最後の社会資本は、愛情や絆などの人間的な幸福を生み出す資本となります。

人類というものは長い石器時代を経てここ数千年程で現代にいたる文明を築き上げましたが、一方で肉体、脳、認知能力や精神構造といったものは石器時代の頃から対してそれに見合うほど進歩していないと言われています。

そのため、愛情や絆などの幸福は太古の昔からそうであったように、社会資本から得るほかありません。

社会資本は言い換えれば人間関係そのものとも言えますが、大別すると自分に近い順に “愛情空間"、"友情空間"、"貨幣空間" という3重の輪を描くことができ、自分に近いものほど幸福度に非常に大きく影響します。

人類が石器時代から馴染みがあるのが “愛情空間" と “友情空間" になりますが、最後の “貨幣空間" という金銭を介してのみ繋がる緩く弱く広い繋がりは、人類の歴史でも最近になってから登場した新しいものになります。

おもしろいのが、"愛情空間" と “友情空間" は感情面が支配する非合理でコントロール不能な世界であるのに対し、"貨幣空間" は経済合理性だけが支配するシンプルでコントロール可能な世界となっており、全く異なるルールで動いているところです。
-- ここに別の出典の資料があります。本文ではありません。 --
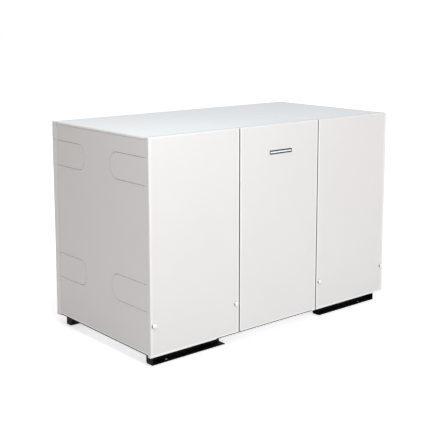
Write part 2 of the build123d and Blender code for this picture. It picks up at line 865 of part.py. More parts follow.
# Rubber feet under the compressor plates.
foot_spread = compressor_base_side - 2 * foot_inset
with BuildPart() as compressor_feet:
    for side in (-1, 1):
        with BuildSketch(Plane.XY.offset(pan_floor_z)):
            with Locations((side * compressor_x, compressor_y)):
                with GridLocations(foot_spread, foot_spread, 2, 2):
                    Circle(foot_radius)
        extrude(amount=foot_height, taper=foot_slope)
        with BuildSketch(Plane.XY.offset(pan_floor_z + foot_height)):
            with Locations((side * compressor_x, compressor_y)):
                with GridLocations(foot_spread, foot_spread, 2, 2):
                    Circle(foot_stud_radius)
        extrude(amount=compressor_base + foot_stud_proud)
write_piece(compressor_feet, "compressor_feet")

# Hermetic scroll compressors: a welded shell on a square plate, with ports and a terminal box.
compressor_low_z = pan_floor_z + foot_height
suction_port_z = compressor_low_z + suction_port_height
discharge_port_x = compressor_x - discharge_port_offset
suction_port_x = compressor_x + suction_port_offset
gas_port_y = compressor_y + compressor_radius + gas_port_length
discharge_port_z = compressor_low_z + compressor_height + gas_port_length
for side, side_name in ((-1, "left"), (1, "right")):
    centre = (side * compressor_x, compressor_y, compressor_low_z)
    with BuildPart() as compressor:
        with BuildSketch(Plane.XY.offset(compressor_low_z)):
            with Locations((centre[0], centre[1])):
                RectangleRounded(compressor_base_side, compressor_base_side, foot_radius)
                with GridLocations(foot_spread, foot_spread, 2, 2):
                    Circle(foot_stud_radius + seat_gap, mode=Mode.SUBTRACT)
        extrude(amount=compressor_base)
        shell_plane = facing_front(*centre) if side > 0 else facing_rear(*centre)
        with BuildSketch(shell_plane):
            with BuildLine():
                shell_top = compressor_height - dome_height
                Polyline((0, 0), (compressor_radius, 0), (compressor_radius, shell_top))
                EllipticalCenterArc((0, shell_top), compressor_radius, dome_height, arc_size=90)
                Line((0, compressor_height), (0, 0))
            make_face()
        revolve(axis=Axis(centre, (0, 0, 1)))
        for band_up in (band_low, band_high):
            with BuildSketch(Plane.XY.offset(compressor_low_z + band_up)):
                with Locations((centre[0], centre[1])):
                    Circle(compressor_radius + band_proud)
            extrude(amount=band_height)
        with BuildSketch(facing_front(centre[0], centre[1], compressor_low_z + terminal_box_mid)):
            RectangleRounded(terminal_box_width, terminal_box_height, terminal_box_corner)
        extrude(amount=compressor_radius + terminal_box_proud)
        with BuildSketch(facing_rear(side * suction_port_x, centre[1], suction_port_z)):
            Circle(suction_radius + gas_port_wall)
        extrude(amount=compressor_radius + gas_port_length)
        with BuildSketch(Plane.XY.offset(compressor_low_z + compressor_height - dome_height)):
            with Locations((side * discharge_port_x, centre[1])):
                Circle(discharge_radius + gas_port_wall)
        extrude(amount=dome_height + gas_port_length)
    write_piece(compressor, f"compressor_{side_name}")

# Folded stands lift the exchangers to their port heights.
with BuildPart() as exchanger_stands:
    for side in (-1, 1):
        for stand_x, stand_height in ((evaporator_x, evaporator_stand), (condenser_x, condenser_stand)):
            half = exchanger_width / 2
            with BuildSketch(Plane.XZ.offset(-(exchanger_y - exchanger_depth / 2))):
                add(
                    folded_section(
                        [
                            (side * stand_x + half, pan_floor_z),
                            (side * stand_x + half, pan_floor_z + stand_height),
                            (side * stand_x - half, pan_floor_z + stand_height),
                            (side * stand_x - half, pan_floor_z),
                        ],
                        stand_sheet,
                    )
                )
            extrude(amount=-exchanger_depth)
write_piece(exchanger_stands, "exchanger_stands")

# Brazed plate exchangers: a pack of thin lipped plates between two cover plates, with four ports.
plate_pitch = (exchanger_depth - 2 * exchanger_cover) / plate_count
port_plan = [(x * port_spread_x, z * port_spread_z) for x in (-1, 1) for z in (-1, 1)]
for kind, kind_x, mid_z in (
    ("evaporator", evaporator_x, evaporator_mid_z),
    ("condenser", condenser_x, condenser_mid_z),
):
    for side, side_name in ((-1, "left"), (1, "right")):
        pack_front_y = exchanger_y - exchanger_depth / 2
        with BuildPart() as exchanger:
            with BuildSketch(facing_front(side * kind_x, pack_front_y + exchanger_depth, mid_z)):
                core = Rectangle(exchanger_width - 2 * plate_lip, exchanger_height - 2 * plate_lip)
                chamfer(core.vertices(), length=plate_corner)
            extrude(amount=exchanger_depth)
            for index in range(plate_count + 1):
                lip_y = pack_front_y + exchanger_cover + plate_pitch * index
                cover = index in (0, plate_count)
                lip_depth = exchanger_cover if cover else plate_pitch * plate_share
                lip_rear_y = lip_y if index == 0 else lip_y + lip_depth
                with BuildSketch(facing_front(side * kind_x, lip_rear_y, mid_z)):
                    plate = Rectangle(exchanger_width, exchanger_height)
                    chamfer(plate.vertices(), length=plate_corner)
                extrude(amount=lip_depth)
            with BuildSketch(facing_rear(side * kind_x, pack_front_y + exchanger_depth, mid_z)):
                with Locations(*[(-side * port_spread_x, z * port_spread_z) for z in (-1, 1)]):
                    Circle(port_radius)
            extrude(amount=port_length)
            with BuildSketch(facing_front(side * kind_x, pack_front_y, mid_z)):
                with Locations(*port_plan):
                    Circle(refrigerant_port_radius)
            extrude(amount=port_length)
        write_piece(exchanger, f"{kind}_{side_name}")

# Water headers join the two exchangers of a kind and leave through the rear panel.
stub_end_y = rear_y + stub_proud
port_face_y = exchanger_y + exchanger_depth / 2 + port_length + seat_gap
drain_headers = {"brine_out": -drain_x, "heating_return": drain_x}
drain_front_y = header_y - header_radius - drain_length
for header_name, (stub_side, port_x, header_z) in header_places.items():
    branch_xs = [side * (port_x + port_spread_x) for side in (-1, 1)]
    header_half = port_x + port_spread_x + port_radius + header_end
    with BuildPart() as header:
        with BuildSketch(Plane.YZ.offset(-header_half)):
            with Locations((header_y, header_z)):
                Circle(header_radius)
        extrude(amount=2 * header_half)
        fillet(header.edges().filter_by(GeomType.CIRCLE), radius=header_radius / 2)
        for branch_x in branch_xs:
            with BuildSketch(facing_rear(branch_x, port_face_y, header_z)):
                Circle(port_radius)
            extrude(amount=header_y - port_face_y)
        with BuildSketch(facing_rear(stub_side * stub_x, header_y, header_z)):
            Circle(header_radius)
        extrude(amount=stub_end_y - header_y)
        with BuildSketch(facing_rear(stub_side * stub_x, stub_end_y - groove_from_end, header_z)):
            Circle(header_radius)
            Circle(header_radius - groove_depth, mode=Mode.SUBTRACT)
        extrude(amount=-groove_width, mode=Mode.SUBTRACT)
        with BuildSketch(facing_rear(stub_side * stub_x, stub_end_y, header_z)):
            Circle(header_radius - header_wall)
        extrude(amount=-(stub_end_y - header_y), mode=Mode.SUBTRACT)
        if header_name in drain_headers:
            with BuildSketch(facing_front(drain_headers[header_name], header_y, header_z)):
                Circle(drain_radius)
            extrude(amount=header_y - drain_front_y)
            hex_rear_y = drain_front_y + drain_hex_from_end
            with BuildSketch(facing_front(drain_headers[header_name], hex_rear_y, header_z)):
                RegularPolygon(drain_hex_radius, 6, major_radius=False)
            extrude(amount=drain_hex_length)
    write_piece(header, f"{header_name}_header")

# Drain valve levers turn on a short shaft over the valve body.
lever_y = drain_front_y + drain_length * lever_along_valve
for header_name, drain_at in drain_headers.items():
    valve_top_z = header_places[header_name][2] + drain_hex_radius
    with BuildPart() as lever:
        with BuildSketch(Plane.XY.offset(valve_top_z + seat_gap)):
            with Locations((drain_at, lever_y)):
                Circle(lever_hub_radius)
        extrude(amount=2 * lever_thickness)
        with BuildSketch(Plane.XY.offset(valve_top_z + seat_gap + lever_thickness)):
            with Locations((drain_at, lever_y - lever_length / 2 + lever_width / 2)):
                SlotOverall(lever_length, lever_width, rotation=90)
        extrude(amount=lever_thickness)
    write_piece(lever, "drain_lever_brine" if header_name == "brine_out" else "drain_lever_heating")


def pipe_path(points, bend):
    """Centre line of a bent tube: straight runs joined by equal bends."""
    with BuildLine() as path:
        FilletPolyline(*points, radius=bend)
    return path.line


# Copper pipes of each circuit, the same on both sides of the machine.
port_front_y = exchanger_y - exchanger_depth / 2 - port_length - seat_gap
suction_z = evaporator_mid_z + port_spread_z
discharge_z = condenser_mid_z + port_spread_z
liquid_high_z = condenser_mid_z - port_spread_z
liquid_low_z = evaporator_mid_z - port_spread_z
evaporator_gas_x = evaporator_x - port_spread_x
condenser_gas_x = condenser_x + port_spread_x
condenser_liquid_x = condenser_x - port_spread_x
evaporator_liquid_x = evaporator_x + port_spread_x
drier_low_x = condenser_x + port_spread_x + drier_from_port
drier_high_x = drier_low_x + drier_length
valve_mid_z = (liquid_high_z + liquid_low_z) / 2


def tube_run(side, points, radius, bend):
    """One tube on the given side of the machine, swept along its centre line."""
    route = [(side * x, y, z) for x, y, z in points]
    path = pipe_path(route, bend)
    with BuildPart() as tube:
        with BuildSketch(Plane(origin=path @ 0, z_dir=path % 0)):
            Circle(radius)
        sweep(path=path)
    return tube.part


with BuildPart() as suction_pipes:
    for side in (-1, 1):
        add(
            tube_run(
                side,
                [
                    (evaporator_gas_x, port_front_y, suction_z),
                    (evaporator_gas_x, pipe_lane_y, suction_z),
                    (evaporator_gas_x, pipe_lane_y, suction_port_z),
                    (suction_port_x, pipe_lane_y, suction_port_z),
                    (suction_port_x, gas_port_y + seat_gap, suction_port_z),
                ],
                suction_radius,
                pipe_bend,
            )
        )
write_piece(suction_pipes, "suction_pipes")

with BuildPart() as discharge_pipes:
    for side in (-1, 1):
        add(
            tube_run(
                side,
                [
                    (discharge_port_x, compressor_y, discharge_port_z + seat_gap),
                    (discharge_port_x, compressor_y, discharge_z),
                    (discharge_port_x, pipe_lane_y, discharge_z),
                    (condenser_gas_x, pipe_lane_y, discharge_z),
                    (condenser_gas_x, port_front_y, discharge_z),
                ],
                discharge_radius,
                pipe_bend,
            )
        )
write_piece(discharge_pipes, "discharge_pipes")

with BuildPart() as liquid_pipes:
    for side in (-1, 1):
        add(
            tube_run(
                side,
                [
                    (condenser_liquid_x, port_front_y, liquid_high_z),
                    (condenser_liquid_x, pipe_lane_y, liquid_high_z),
                    (drier_low_x - seat_gap, pipe_lane_y, liquid_high_z),
                ],
                liquid_radius,
                pipe_bend,
            )
        )
        add(
            tube_run(
                side,
                [
                    (drier_high_x + seat_gap, pipe_lane_y, liquid_high_z),
                    (evaporator_liquid_x, pipe_lane_y, liquid_high_z),
                    (evaporator_liquid_x, pipe_lane_y, valve_mid_z + valve_length / 2 + seat_gap),
                ],
                liquid_radius,
                liquid_bend,
            )
        )
        add(
            tube_run(
                side,
                [
                    (evaporator_liquid_x, pipe_lane_y, valve_mid_z - valve_length / 2 - seat_gap),
                    (evaporator_liquid_x, pipe_lane_y, liquid_low_z),
                    (evaporator_liquid_x, port_front_y, liquid_low_z),
                ],
                liquid_radius,
                liquid_bend,
            )
        )
write_piece(liquid_pipes, "liquid_pipes")

# Filter driers: a can with conical ends in the liquid line.
with BuildPart() as filter_driers:
    for side in (-1, 1):
        drier_mid_x = side * (drier_low_x + drier_high_x) / 2
        with BuildSketch(facing_front(drier_mid_x, pipe_lane_y, liquid_high_z)):
            with BuildLine():
                neck = drier_length / 2
                body = neck - drier_cone
                Polyline(
                    (-neck, 0),
                    (-neck, liquid_radius + drier_neck_wall),
                    (-body, drier_radius),
                    (body, drier_radius),
                    (neck, liquid_radius + drier_neck_wall),
                    (neck, 0),
                    (-neck, 0),
                )
            make_face()
        revolve(axis=Axis((0, pipe_lane_y, liquid_high_z), (1, 0, 0)))
write_piece(filter_driers, "filter_driers")

# Expansion valves: a body in the liquid line with a motor head towards the doors.
with BuildPart() as expansion_valves:
    for side in (-1, 1):
        with BuildSketch(Plane.XY.offset(valve_mid_z - valve_length / 2)):
            with Locations((side * evaporator_liquid_x, pipe_lane_y)):
                Circle(valve_radius)
        extrude(amount=valve_length)
        with BuildSketch(facing_front(side * evaporator_liquid_x, pipe_lane_y, valve_mid_z)):
            Circle(motor_radius)
        extrude(amount=valve_radius + motor_length)
write_piece(expansion_valves, "expansion_valves")
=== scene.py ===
import bpy
import bmesh
import math
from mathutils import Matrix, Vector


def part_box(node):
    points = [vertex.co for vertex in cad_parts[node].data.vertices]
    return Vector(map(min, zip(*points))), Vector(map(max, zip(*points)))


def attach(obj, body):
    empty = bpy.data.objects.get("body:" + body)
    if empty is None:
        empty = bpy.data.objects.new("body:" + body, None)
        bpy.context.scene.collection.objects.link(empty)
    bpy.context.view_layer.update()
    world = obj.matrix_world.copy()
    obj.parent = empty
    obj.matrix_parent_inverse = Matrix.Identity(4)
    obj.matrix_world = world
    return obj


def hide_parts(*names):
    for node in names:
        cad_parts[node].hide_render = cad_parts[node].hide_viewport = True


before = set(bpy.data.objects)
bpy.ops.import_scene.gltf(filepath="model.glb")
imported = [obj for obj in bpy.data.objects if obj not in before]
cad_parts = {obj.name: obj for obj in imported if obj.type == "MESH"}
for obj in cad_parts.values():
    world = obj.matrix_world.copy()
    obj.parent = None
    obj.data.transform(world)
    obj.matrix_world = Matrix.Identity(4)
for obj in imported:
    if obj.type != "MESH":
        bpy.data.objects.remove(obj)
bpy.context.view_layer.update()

# The camera stands off the left end of the doors, a little above the top of the cabinet.
# A small downward shift of the picture keeps the cabinet's upright edges nearly parallel.
camera_place = (-2.811, -3.294, 1.449)
camera_turn = -40.18
camera_dip = 8.80
camera_lens = 74.8
camera_shift = -0.15
bpy.ops.object.camera_add(
    location=camera_place, rotation=(math.radians(90 - camera_dip), 0, math.radians(camera_turn))
)
camera = bpy.context.object
camera.data.lens = camera_lens
camera.data.shift_y = camera_shift
bpy.context.scene.camera = camera
bpy.context.scene.view_settings.view_transform = "Standard"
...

幸福に生きるための社会資本の運用の仕方については、本書は “愛情空間" と “友情空間" は必要最小限の範囲に狭めて深度を深くしつつ、残りは “貨幣空間" でのシンプルで緩く弱く、しかし広大な繋がりのコントロール可能な人間関係で構築する事を提案しています。

感想

読んでみた感想として、橘玲先生らしい様々な分析と示唆と皮肉に富んだ内容となっていました。

本の内容は3つの資本の解説を中心に、現代日本の社会問題等の話へ寄り道しながら展開されるため、色々な面で説得力がありました。

現実的には3つの資本全てを手に入れることは非常に困難だと思いますが、せめて1つか2つの基盤を得ることを目指して生きていけるようにしたいですね。